When her researches turned up damaging documents, such as a legal article filled with incendiary rhetoric that the nominee had written for a local rag, she recommended to Rehnquist that the article “not come out.” Rehnquist had called the highest court of the United States a “bleeding heart” in criminal procedure, and quoted with admiration an old Supreme Court opinion: “there should be no appeal permitted in a criminal case; if the jury said a man was to be hanged, he was hanged.” The article, O'Connor reassured him, had not come out so far. It emerged only after Rehnquist was long confirmed.

As the confirmation process wound down, Rehnquist wrote her and John a note of warm thanks for all their efforts. She wrote to each of the people who had helped campaign for his confirmation. The investiture, which they attended, was “an emotional moment” for her, “in view of the significance which it holds for the future of the Court,” which would now have a member who had opposed desegregation. His appointment was certainly significant in one arena: for the next nine years, as the ACLU's Ginsburg appeared before the Supreme Court to establish the foundation of legal equality for women, Rehnquist almost without exception voted no.

KEEPING HOUSE AND KEEPING STATE HOUSE

A few months later, the regional office of the Committee to Re-Elect the President began pressing the Arizona campaign chair,
Sam Mardian, to recruit a woman to help head up Nixon's 1972 election effort. Even if the president wasn't going to integrate the Court, the politicos at least felt that the reelection operation shouldn't be 100 percent male. The energetic and resourceful O'Connor was a natural. In her efforts to help reelect President Nixon, she visited the local offices, organized events, encouraged the Young Republicans at Arizona State University, coordinated polling between local and national campaigns. One of her proud accomplishments was the establishment of identity groups within the campaign, such as blacks, Spanish-speakers, and the elderly. There were thirteen in all. Despite her concern with equalizing the Arizona laws applied to women, women did not appear on the political list of interest groups in the Republican campaign. After the election, her lively and competent campaign performance elicited the predictable inquiry about her availability to join the administration, but she declined. Her family was ensconced in Phoenix, John in practice, the boys in school, she said.

In the Arizona world where she elected to remain, the 1972 election returned the Republicans to power in the statehouse, and Senator O'Connor promptly unseated the Republican majority leader. For the next two years, she would be at the center of power in the local legislature. She was keenly aware that she “was in a position of power. I got the things I wanted enacted.” She describes her years in the legislature as a time of bipartisan cooperation for the good of the people, and her record does include advancing laws both liberal and conservative. She took the Republican line on gun control, the death penalty, and school busing, but she swung the other way on environmental issues and bilingual education. She even tried for a middle-of-the-road approach to welfare.
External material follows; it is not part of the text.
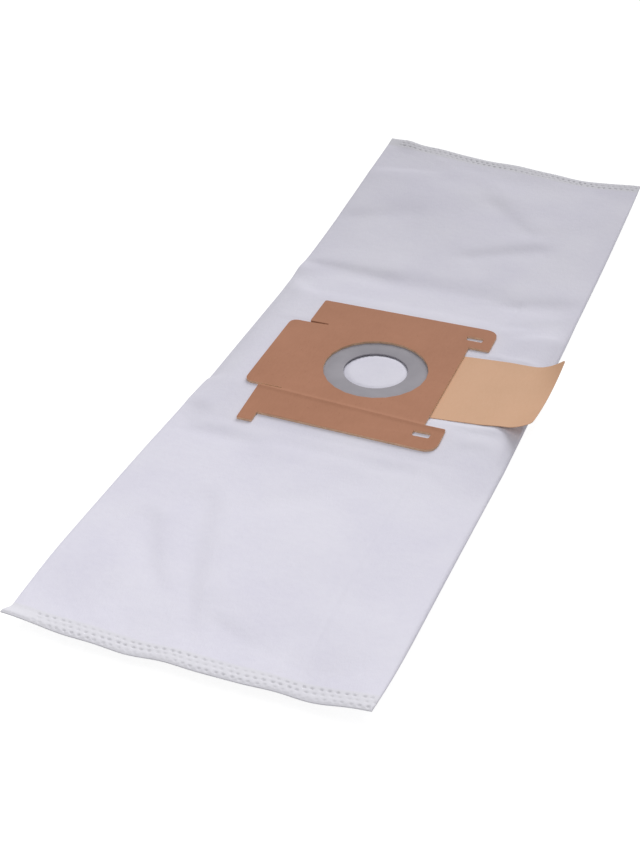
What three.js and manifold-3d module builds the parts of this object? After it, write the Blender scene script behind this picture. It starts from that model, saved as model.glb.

And she made real efforts on women's equality. This was not as independent of party as it now looks. Although Justice Rehnquist's record was a leading indicator, Republicans did not bail on women's equality all at once. Only in 1980 did the party formally revoke support of the Equal Rights Amendment in its platform. Throughout the '70s, nonpartisan “law reform” movements out of professional institutions such as the Commissioners on Uniform
State Laws were recommending nondiscriminatory schemes in areas like family law, where ancient divisions survived. In 1973, O'Connor was able to lead a bipartisan effort to repeal the web of Arizona laws that discriminated against women. She was visibly behind the revision of Arizona's community property law to allow women rights of management over marital property and to remove male-only language that sometimes carried a real sting, for instance, that only fathers could sue for the death or injury of a child.

Despite her mixed ideological record, her most robust initiative was a core conservative agenda item: putting a cap on taxes. She started, in 1973, by convening a meeting of prominent citizens. By the next year, she had submitted a proposal for a referendum to amend the state constitution to limit state expenditures to a fixed percentage of the total personal income of the state. O'Connor pulled out all the stops to get the measure passed. She wrote to the party icon Senator Barry Goldwater, asking him to contact recalcitrant House members, Republican and Democratic, to pass the measure out. “It is my belief that placing this measure on the ballot for November [1974] elections would be a boost to the Republican cause in November,” she implored Goldwater, and “passage of it in Arizona would pave the way for similar action in other states.” Two days later, Senator Goldwater, who usually avoided state legislative battles, responded by sending a telegram to Arizona House Majority Leader Burton Barr. O'Connor's measure even came to the attention of Governor Ronald Reagan, who saluted her at a meeting of the Arizona Republican Party's Trunk 'n' Tusk Club. It was probably the first time Reagan had ever heard of her.